§ **Written problem**
Where a line holds the word "scene", copy that line.

● ● ● ● ●

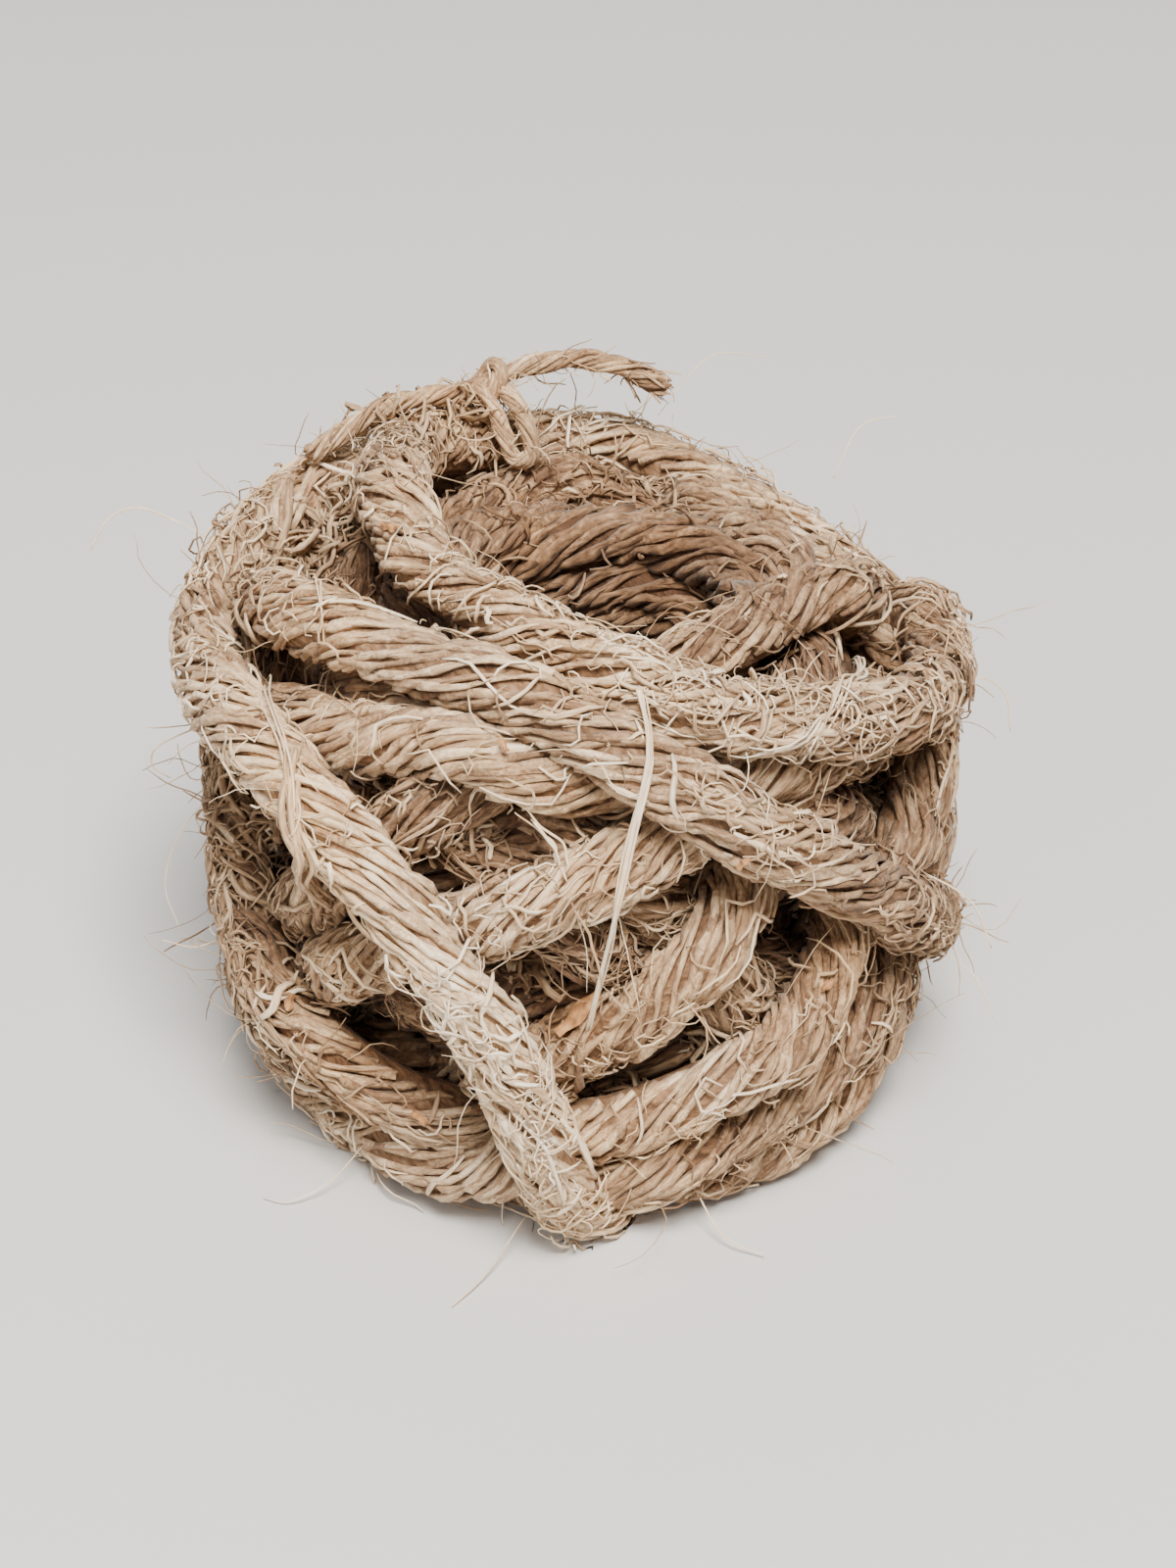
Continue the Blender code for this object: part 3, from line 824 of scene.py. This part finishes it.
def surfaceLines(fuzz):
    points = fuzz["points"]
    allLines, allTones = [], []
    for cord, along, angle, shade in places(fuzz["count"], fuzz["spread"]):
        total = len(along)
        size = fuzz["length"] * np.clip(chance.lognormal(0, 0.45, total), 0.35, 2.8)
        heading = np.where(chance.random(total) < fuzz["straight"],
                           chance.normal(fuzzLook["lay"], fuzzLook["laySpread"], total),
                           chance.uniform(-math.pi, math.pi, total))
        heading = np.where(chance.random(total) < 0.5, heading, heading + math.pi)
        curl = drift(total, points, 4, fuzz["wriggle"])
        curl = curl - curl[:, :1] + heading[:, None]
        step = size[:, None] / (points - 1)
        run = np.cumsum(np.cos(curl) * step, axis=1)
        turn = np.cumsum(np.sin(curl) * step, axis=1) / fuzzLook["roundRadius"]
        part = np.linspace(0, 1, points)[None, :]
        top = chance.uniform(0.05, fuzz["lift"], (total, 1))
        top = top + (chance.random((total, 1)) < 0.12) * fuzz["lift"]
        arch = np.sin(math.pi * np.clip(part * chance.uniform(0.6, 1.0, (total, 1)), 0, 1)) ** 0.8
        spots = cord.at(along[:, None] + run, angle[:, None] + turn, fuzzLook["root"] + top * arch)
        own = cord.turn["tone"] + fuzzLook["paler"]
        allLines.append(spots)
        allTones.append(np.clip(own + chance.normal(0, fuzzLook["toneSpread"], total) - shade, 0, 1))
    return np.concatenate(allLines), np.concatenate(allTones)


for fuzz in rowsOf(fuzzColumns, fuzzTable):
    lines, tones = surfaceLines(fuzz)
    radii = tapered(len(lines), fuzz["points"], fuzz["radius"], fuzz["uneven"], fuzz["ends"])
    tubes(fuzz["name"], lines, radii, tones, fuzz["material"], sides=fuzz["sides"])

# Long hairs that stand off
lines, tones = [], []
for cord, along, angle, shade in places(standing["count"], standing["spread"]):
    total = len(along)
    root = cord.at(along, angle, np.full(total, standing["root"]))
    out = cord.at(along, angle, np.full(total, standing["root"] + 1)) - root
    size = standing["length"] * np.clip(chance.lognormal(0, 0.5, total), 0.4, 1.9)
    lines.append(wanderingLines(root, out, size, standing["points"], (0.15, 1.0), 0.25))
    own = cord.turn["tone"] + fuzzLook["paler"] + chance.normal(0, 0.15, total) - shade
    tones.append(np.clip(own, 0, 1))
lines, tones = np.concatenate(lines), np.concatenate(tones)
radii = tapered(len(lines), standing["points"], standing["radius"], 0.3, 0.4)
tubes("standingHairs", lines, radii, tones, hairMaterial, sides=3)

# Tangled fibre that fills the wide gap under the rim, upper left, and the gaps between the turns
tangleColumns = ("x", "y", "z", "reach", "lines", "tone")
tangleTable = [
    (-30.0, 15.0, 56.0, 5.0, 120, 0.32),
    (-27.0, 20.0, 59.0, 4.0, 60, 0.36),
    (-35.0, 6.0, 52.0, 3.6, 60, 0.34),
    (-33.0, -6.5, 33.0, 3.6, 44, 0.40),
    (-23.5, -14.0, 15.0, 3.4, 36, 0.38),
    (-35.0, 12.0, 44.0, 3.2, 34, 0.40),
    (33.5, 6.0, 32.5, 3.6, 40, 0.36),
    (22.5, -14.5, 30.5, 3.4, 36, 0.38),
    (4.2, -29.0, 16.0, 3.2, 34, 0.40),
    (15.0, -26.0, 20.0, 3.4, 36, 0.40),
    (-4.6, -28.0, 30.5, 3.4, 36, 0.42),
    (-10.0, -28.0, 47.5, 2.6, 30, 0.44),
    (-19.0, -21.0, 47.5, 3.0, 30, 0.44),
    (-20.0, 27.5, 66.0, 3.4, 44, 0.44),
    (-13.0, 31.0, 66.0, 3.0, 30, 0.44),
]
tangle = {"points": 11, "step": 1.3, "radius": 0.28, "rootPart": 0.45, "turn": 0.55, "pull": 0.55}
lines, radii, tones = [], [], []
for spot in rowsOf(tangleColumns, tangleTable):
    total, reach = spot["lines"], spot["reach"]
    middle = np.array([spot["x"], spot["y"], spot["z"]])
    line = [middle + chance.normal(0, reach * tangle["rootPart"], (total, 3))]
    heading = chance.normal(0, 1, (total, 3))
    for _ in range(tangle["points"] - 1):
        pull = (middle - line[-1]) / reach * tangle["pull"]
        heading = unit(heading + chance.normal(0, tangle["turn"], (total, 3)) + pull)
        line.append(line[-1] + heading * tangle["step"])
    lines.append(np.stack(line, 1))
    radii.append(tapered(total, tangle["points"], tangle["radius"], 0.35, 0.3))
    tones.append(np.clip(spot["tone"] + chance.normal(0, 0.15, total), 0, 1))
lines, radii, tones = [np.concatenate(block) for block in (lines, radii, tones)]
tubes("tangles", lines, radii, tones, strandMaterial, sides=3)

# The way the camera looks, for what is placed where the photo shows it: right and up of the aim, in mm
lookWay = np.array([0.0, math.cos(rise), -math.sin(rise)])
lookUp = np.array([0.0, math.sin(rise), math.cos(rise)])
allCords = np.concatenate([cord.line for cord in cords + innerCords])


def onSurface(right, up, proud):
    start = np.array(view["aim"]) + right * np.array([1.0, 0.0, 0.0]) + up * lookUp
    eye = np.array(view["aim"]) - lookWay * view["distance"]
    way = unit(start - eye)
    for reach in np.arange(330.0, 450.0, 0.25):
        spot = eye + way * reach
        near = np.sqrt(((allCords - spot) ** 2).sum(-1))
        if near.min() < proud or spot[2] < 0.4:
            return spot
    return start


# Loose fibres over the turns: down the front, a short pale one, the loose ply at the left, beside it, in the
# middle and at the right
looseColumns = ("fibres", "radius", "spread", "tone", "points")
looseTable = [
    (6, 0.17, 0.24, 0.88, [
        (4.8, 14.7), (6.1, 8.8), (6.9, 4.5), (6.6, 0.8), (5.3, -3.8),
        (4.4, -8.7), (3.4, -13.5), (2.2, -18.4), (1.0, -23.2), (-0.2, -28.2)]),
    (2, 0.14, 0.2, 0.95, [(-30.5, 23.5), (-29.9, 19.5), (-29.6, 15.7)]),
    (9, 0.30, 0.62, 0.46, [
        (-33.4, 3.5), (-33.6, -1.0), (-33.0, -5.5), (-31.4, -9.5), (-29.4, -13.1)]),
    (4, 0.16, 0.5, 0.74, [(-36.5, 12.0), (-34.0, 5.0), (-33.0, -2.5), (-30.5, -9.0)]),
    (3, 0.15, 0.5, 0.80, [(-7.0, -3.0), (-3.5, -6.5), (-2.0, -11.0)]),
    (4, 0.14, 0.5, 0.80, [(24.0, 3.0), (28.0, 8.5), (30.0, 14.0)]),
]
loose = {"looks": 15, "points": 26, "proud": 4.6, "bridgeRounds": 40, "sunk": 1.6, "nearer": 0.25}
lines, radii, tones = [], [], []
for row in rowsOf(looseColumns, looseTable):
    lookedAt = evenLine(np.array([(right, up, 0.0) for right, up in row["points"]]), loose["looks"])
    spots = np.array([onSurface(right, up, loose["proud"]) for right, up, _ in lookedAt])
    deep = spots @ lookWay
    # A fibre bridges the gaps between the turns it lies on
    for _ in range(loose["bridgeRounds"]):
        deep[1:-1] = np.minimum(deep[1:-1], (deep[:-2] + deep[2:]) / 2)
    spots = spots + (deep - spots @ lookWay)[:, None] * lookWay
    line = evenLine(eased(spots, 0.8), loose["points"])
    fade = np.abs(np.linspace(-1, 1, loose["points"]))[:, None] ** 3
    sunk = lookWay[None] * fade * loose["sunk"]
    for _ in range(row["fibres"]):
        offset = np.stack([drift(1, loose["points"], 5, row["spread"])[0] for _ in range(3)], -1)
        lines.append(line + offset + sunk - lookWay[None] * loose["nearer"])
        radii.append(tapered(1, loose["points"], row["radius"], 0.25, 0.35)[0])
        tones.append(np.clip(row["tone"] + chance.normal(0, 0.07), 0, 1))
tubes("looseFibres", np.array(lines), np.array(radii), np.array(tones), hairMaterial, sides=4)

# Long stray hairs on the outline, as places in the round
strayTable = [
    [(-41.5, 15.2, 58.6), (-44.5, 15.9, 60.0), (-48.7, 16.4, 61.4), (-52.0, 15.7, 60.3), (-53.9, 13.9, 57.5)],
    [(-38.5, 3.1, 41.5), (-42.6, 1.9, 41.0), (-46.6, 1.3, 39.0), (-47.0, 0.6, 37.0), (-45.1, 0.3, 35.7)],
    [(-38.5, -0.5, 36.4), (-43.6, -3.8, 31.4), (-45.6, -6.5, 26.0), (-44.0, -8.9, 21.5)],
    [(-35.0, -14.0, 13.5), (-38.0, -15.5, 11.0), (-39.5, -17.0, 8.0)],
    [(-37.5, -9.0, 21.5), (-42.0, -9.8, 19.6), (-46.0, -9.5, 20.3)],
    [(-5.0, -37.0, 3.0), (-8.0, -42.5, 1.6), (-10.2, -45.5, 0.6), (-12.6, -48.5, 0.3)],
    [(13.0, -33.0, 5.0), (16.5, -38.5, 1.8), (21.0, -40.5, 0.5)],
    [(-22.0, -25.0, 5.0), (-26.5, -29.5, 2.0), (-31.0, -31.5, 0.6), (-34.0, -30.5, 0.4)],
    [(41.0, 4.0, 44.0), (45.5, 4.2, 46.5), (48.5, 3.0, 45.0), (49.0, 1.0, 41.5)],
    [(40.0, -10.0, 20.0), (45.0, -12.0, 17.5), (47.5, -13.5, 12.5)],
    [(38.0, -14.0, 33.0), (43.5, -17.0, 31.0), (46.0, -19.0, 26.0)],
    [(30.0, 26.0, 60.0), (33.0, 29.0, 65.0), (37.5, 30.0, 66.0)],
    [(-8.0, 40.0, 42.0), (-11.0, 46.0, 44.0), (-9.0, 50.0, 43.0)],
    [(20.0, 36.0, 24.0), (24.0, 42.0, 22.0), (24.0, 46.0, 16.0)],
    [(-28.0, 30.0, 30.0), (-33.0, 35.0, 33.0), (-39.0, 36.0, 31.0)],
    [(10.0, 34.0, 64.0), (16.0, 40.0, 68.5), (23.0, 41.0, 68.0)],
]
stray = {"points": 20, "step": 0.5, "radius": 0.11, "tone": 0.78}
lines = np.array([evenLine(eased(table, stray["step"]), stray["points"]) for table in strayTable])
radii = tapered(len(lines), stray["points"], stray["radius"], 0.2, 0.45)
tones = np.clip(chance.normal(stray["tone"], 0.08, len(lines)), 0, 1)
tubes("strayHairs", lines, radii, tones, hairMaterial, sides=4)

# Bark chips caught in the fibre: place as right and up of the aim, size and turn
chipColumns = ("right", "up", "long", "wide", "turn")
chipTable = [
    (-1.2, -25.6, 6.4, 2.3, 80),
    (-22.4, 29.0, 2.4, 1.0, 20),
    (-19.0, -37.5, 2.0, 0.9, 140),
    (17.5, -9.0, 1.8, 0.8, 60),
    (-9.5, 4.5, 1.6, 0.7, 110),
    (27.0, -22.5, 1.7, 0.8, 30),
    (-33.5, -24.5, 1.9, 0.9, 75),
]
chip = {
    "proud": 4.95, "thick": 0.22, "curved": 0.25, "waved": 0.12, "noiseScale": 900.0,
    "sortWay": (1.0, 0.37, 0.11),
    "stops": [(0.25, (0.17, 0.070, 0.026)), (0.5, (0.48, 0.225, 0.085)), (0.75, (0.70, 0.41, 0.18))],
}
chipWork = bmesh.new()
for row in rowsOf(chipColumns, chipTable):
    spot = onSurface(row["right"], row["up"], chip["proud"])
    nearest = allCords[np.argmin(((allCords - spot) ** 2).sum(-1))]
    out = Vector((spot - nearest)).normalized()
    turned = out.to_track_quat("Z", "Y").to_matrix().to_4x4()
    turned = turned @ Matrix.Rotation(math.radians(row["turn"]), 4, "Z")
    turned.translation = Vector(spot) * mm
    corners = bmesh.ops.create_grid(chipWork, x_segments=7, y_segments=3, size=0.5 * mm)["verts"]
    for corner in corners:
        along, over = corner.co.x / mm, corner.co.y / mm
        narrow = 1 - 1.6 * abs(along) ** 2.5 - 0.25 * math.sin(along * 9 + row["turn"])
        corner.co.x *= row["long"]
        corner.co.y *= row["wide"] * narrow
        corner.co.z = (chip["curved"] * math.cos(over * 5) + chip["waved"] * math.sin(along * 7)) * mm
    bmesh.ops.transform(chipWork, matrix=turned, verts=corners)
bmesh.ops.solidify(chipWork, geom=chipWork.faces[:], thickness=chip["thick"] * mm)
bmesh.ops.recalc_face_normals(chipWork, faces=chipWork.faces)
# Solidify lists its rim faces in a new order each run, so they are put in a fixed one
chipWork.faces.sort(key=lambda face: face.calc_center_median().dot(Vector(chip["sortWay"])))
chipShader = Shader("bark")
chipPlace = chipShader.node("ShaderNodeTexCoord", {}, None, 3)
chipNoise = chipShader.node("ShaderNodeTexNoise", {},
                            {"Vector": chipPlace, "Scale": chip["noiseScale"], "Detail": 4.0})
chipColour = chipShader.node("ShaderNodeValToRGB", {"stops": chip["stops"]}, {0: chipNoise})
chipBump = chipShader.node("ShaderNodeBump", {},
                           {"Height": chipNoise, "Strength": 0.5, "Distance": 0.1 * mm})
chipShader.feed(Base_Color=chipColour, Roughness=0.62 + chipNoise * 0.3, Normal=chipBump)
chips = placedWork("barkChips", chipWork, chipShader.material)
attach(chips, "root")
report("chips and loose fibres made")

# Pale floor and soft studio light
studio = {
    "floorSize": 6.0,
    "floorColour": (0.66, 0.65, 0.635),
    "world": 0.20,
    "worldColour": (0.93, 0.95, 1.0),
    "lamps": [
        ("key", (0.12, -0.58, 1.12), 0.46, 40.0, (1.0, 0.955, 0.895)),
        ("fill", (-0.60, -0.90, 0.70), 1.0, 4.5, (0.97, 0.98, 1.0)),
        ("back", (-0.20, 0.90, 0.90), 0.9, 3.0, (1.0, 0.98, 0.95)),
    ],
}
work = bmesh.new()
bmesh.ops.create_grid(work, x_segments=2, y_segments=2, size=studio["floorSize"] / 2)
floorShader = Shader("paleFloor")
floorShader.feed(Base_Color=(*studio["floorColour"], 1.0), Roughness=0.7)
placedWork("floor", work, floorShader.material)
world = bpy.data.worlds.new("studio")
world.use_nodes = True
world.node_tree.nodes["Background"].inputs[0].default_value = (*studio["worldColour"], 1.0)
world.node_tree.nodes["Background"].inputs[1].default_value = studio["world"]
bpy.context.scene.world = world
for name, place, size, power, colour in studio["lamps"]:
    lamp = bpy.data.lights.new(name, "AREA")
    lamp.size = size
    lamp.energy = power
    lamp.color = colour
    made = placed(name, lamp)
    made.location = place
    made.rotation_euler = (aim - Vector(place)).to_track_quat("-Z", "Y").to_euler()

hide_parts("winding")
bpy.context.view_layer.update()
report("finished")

● ● ● ● ●

§ **Solved exercise**
Continue the Blender code for this object: part 3, from line 824 of scene.py. This part finishes it.
bpy.context.scene.world = world